→ Records from a data collection:
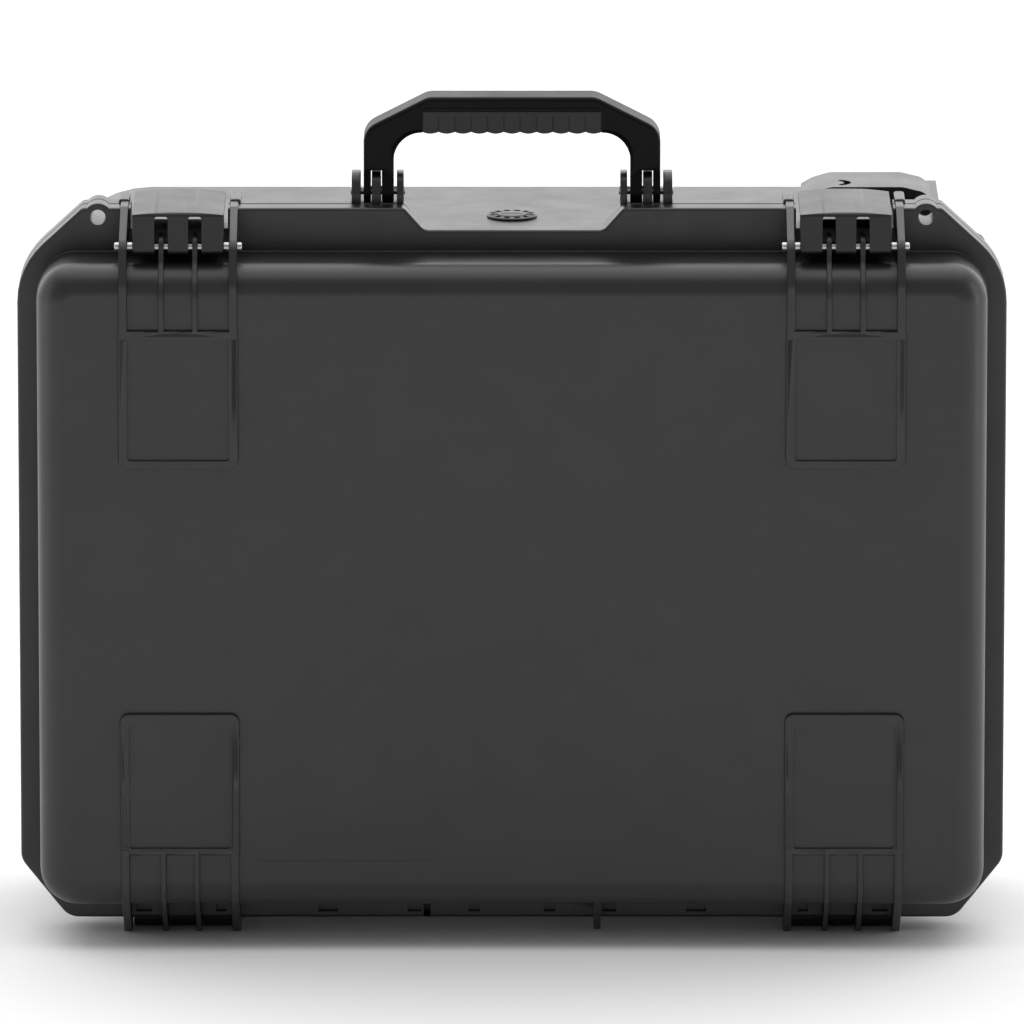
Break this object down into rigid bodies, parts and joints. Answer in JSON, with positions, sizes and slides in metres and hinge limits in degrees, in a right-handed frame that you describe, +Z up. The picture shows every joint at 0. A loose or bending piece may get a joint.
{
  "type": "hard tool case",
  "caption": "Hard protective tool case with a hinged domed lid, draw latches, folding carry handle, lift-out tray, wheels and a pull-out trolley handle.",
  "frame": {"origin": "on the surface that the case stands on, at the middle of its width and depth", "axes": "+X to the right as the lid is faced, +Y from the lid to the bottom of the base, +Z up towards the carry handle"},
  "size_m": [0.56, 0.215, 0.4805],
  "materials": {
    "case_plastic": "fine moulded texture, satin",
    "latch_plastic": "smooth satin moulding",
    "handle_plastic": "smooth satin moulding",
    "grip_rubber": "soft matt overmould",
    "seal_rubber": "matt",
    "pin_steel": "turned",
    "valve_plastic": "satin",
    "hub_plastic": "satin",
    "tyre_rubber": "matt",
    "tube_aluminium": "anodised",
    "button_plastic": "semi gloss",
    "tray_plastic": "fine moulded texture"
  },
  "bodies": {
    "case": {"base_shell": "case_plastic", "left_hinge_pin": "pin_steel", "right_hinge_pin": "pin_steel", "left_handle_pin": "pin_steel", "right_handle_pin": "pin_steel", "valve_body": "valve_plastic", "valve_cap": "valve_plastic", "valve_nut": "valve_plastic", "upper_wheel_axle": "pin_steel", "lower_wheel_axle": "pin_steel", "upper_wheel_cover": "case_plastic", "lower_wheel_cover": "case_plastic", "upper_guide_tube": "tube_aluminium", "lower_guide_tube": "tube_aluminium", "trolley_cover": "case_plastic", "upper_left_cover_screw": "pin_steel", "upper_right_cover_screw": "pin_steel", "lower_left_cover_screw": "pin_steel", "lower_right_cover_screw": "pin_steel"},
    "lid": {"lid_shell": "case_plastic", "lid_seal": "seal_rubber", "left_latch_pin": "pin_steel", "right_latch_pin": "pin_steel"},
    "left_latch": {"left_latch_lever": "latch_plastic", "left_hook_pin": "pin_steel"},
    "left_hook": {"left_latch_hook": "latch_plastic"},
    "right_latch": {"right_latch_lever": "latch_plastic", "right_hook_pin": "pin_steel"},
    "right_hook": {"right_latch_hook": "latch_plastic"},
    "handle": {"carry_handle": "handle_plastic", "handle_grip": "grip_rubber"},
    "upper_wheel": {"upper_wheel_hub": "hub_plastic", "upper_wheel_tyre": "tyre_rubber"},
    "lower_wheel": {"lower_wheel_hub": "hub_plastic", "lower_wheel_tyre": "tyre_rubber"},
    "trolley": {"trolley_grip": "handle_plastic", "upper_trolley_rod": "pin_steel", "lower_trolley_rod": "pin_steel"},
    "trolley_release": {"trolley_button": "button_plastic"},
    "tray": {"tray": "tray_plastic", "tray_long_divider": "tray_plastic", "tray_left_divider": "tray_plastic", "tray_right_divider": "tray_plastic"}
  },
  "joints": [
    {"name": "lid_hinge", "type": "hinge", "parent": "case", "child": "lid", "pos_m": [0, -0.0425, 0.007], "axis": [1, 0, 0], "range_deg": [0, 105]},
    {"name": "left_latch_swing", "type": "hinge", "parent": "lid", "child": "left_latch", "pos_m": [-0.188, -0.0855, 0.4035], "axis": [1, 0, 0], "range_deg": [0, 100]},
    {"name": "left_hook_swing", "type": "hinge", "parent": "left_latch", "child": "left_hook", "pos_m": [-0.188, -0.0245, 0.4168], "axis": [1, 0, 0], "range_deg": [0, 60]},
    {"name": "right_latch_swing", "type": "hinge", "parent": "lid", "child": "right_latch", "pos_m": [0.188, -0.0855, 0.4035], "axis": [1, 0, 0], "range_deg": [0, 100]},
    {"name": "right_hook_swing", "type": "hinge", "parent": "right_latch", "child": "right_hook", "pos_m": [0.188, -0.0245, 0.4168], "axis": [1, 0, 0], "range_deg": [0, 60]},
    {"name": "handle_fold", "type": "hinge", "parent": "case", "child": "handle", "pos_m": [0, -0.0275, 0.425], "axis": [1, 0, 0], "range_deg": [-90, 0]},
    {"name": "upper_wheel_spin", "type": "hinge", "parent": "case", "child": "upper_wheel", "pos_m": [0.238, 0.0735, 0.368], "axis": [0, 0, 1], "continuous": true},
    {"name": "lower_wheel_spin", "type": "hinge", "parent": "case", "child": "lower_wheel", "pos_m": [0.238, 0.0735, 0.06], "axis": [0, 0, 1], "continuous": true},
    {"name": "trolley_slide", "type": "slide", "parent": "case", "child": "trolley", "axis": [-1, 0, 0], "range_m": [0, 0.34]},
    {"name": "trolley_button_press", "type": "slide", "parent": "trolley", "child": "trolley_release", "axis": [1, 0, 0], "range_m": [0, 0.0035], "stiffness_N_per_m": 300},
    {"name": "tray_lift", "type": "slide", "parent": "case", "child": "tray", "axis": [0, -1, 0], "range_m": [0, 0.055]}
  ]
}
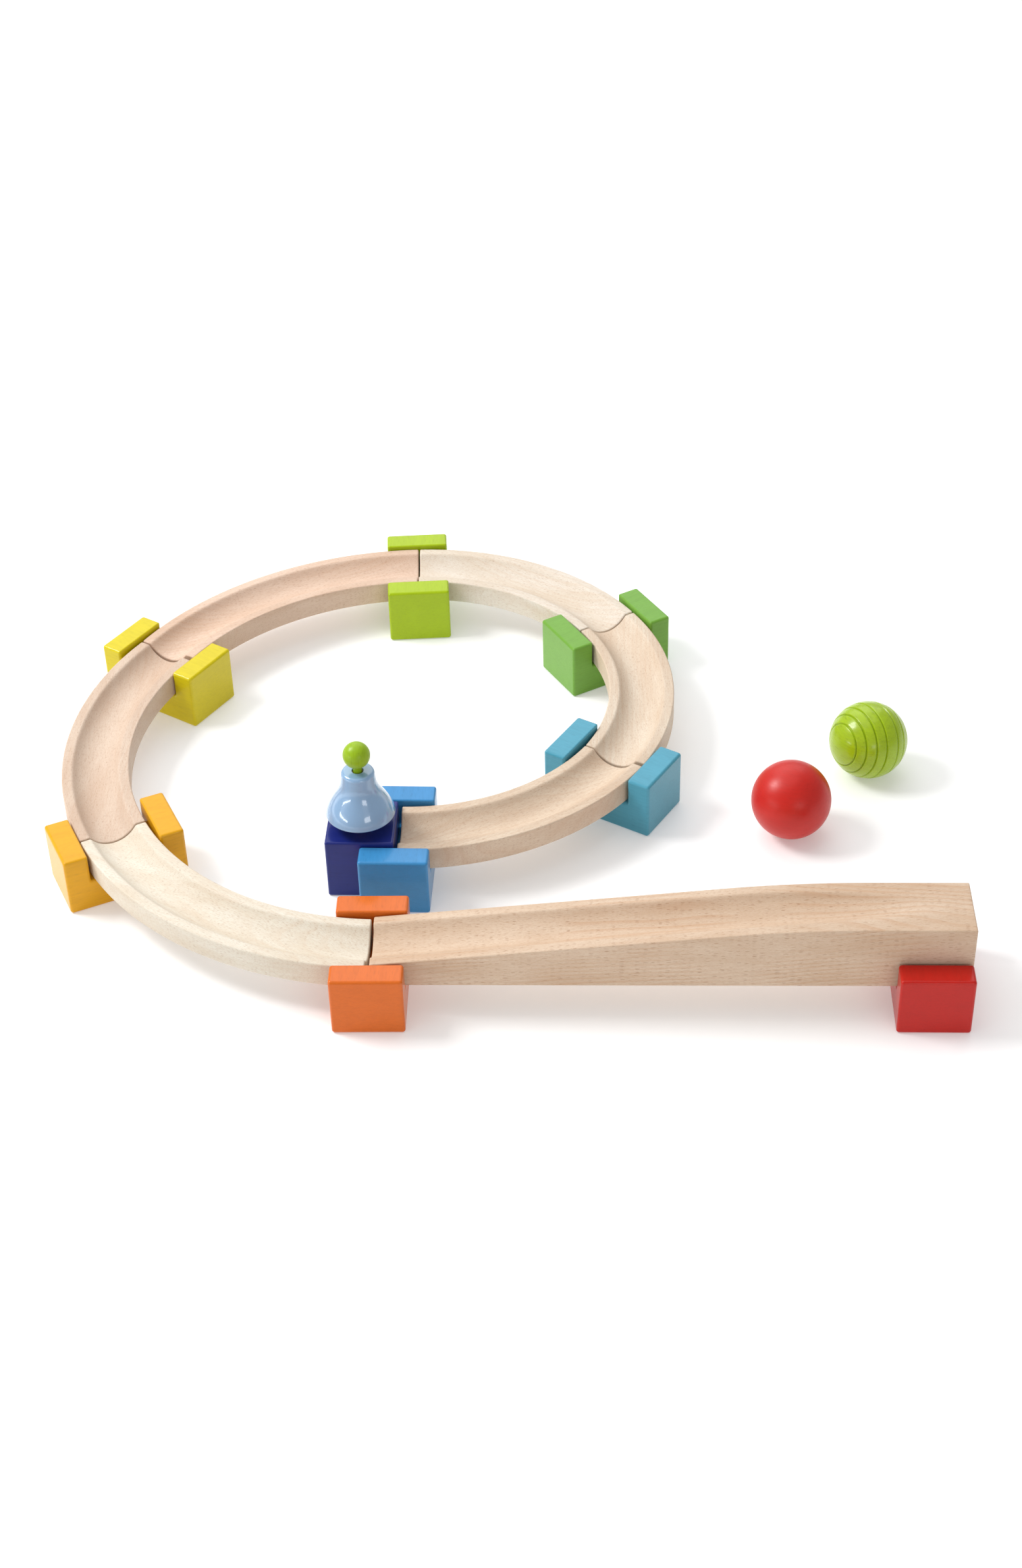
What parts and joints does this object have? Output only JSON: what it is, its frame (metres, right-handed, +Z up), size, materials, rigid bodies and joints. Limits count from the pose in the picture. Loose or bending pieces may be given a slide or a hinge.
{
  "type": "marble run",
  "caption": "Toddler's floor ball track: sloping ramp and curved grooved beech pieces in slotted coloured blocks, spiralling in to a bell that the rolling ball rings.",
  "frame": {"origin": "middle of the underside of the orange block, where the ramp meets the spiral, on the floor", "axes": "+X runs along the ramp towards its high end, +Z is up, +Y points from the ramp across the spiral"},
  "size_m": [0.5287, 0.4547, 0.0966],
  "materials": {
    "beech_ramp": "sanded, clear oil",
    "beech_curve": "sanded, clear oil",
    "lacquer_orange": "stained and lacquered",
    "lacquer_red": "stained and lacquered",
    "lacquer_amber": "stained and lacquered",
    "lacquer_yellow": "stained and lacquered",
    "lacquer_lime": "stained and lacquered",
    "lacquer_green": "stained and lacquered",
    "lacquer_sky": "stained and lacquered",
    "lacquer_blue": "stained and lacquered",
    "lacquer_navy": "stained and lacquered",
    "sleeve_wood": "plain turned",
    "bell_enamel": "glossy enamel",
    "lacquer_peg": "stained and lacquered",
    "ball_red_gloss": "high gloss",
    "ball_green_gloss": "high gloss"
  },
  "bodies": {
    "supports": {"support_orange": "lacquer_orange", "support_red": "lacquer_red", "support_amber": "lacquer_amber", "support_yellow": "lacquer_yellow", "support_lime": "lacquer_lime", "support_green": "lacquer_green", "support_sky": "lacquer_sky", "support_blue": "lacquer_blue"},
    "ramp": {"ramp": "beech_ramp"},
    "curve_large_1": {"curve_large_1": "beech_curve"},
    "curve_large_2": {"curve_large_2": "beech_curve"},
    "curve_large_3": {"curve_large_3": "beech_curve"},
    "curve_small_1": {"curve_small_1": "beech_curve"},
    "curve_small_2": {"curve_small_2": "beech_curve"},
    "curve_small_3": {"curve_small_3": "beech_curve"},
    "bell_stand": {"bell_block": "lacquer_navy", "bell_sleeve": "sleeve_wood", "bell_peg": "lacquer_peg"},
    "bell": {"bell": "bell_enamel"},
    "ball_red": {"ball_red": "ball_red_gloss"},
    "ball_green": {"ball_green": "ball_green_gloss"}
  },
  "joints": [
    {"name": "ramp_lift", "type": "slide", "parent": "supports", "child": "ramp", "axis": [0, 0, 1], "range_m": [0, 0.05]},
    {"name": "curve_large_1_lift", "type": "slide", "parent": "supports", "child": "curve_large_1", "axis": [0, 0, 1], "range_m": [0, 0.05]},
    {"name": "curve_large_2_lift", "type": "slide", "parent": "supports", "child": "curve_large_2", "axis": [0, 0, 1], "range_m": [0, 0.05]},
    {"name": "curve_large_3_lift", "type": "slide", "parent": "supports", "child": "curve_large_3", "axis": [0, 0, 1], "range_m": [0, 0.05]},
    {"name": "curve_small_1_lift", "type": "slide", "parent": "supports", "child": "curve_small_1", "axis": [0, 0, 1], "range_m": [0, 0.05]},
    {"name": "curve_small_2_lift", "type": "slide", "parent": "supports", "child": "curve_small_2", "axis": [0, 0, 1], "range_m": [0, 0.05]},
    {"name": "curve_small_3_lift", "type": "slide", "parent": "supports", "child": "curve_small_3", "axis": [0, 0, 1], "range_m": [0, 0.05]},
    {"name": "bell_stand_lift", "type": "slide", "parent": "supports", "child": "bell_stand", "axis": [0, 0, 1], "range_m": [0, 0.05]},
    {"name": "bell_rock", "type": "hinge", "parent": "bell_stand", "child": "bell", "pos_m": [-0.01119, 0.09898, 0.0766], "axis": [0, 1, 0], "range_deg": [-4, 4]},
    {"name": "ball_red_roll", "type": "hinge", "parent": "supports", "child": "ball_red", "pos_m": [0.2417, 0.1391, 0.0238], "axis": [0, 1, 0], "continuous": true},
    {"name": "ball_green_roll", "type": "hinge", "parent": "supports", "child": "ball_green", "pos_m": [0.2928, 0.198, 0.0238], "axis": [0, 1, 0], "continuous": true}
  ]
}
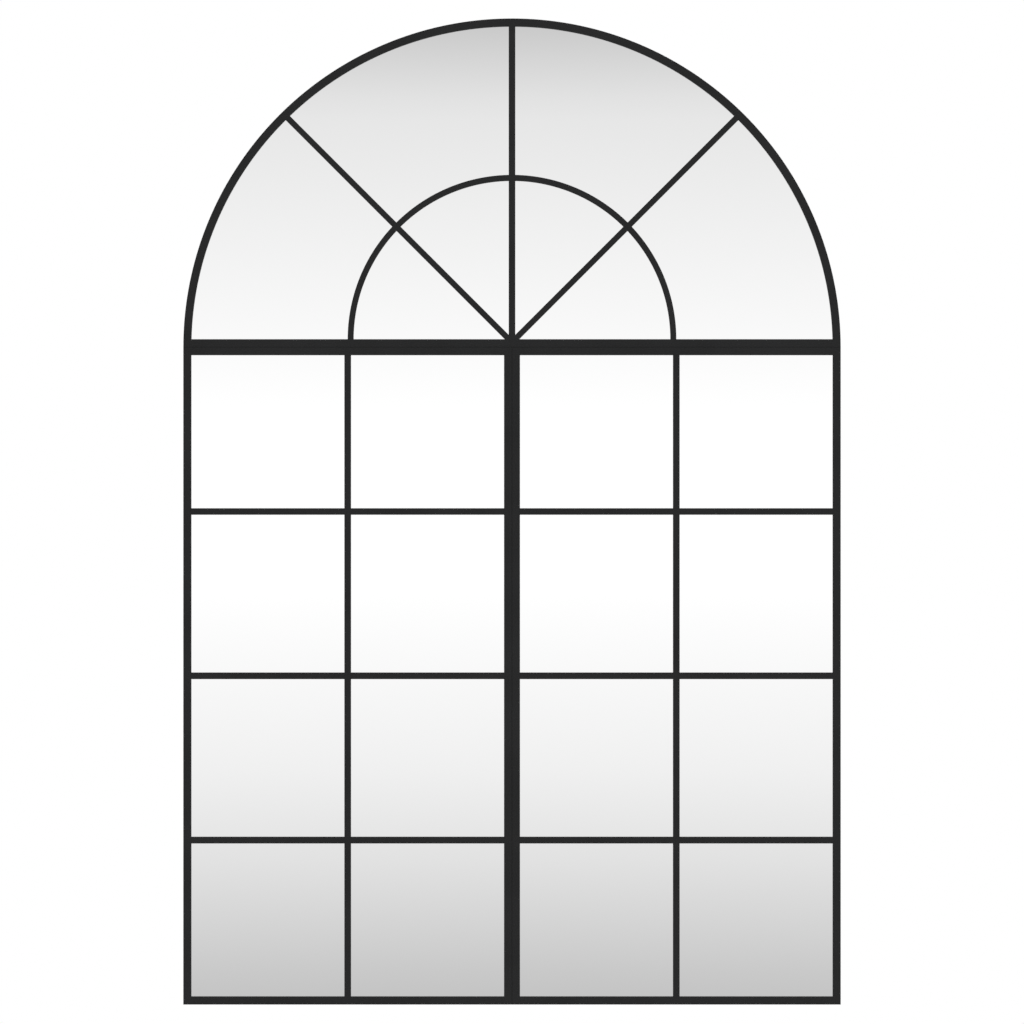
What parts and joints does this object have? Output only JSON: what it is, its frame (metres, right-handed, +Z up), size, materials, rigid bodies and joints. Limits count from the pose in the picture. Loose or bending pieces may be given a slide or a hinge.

→ Task instructions:
Point out every line holding the string "with" and copy it.

→ Expected output:
Break this object down into rigid bodies, parts and joints. Answer in JSON, with positions, sizes and slides in metres and hinge limits in degrees, in a right-handed frame that you describe, +Z up. The picture shows every joint at 0. A loose or bending piece may get a joint.
  "caption": "Hard protective tool case with a hinged domed lid, draw latches, folding carry handle, lift-out tray, wheels and a pull-out trolley handle.",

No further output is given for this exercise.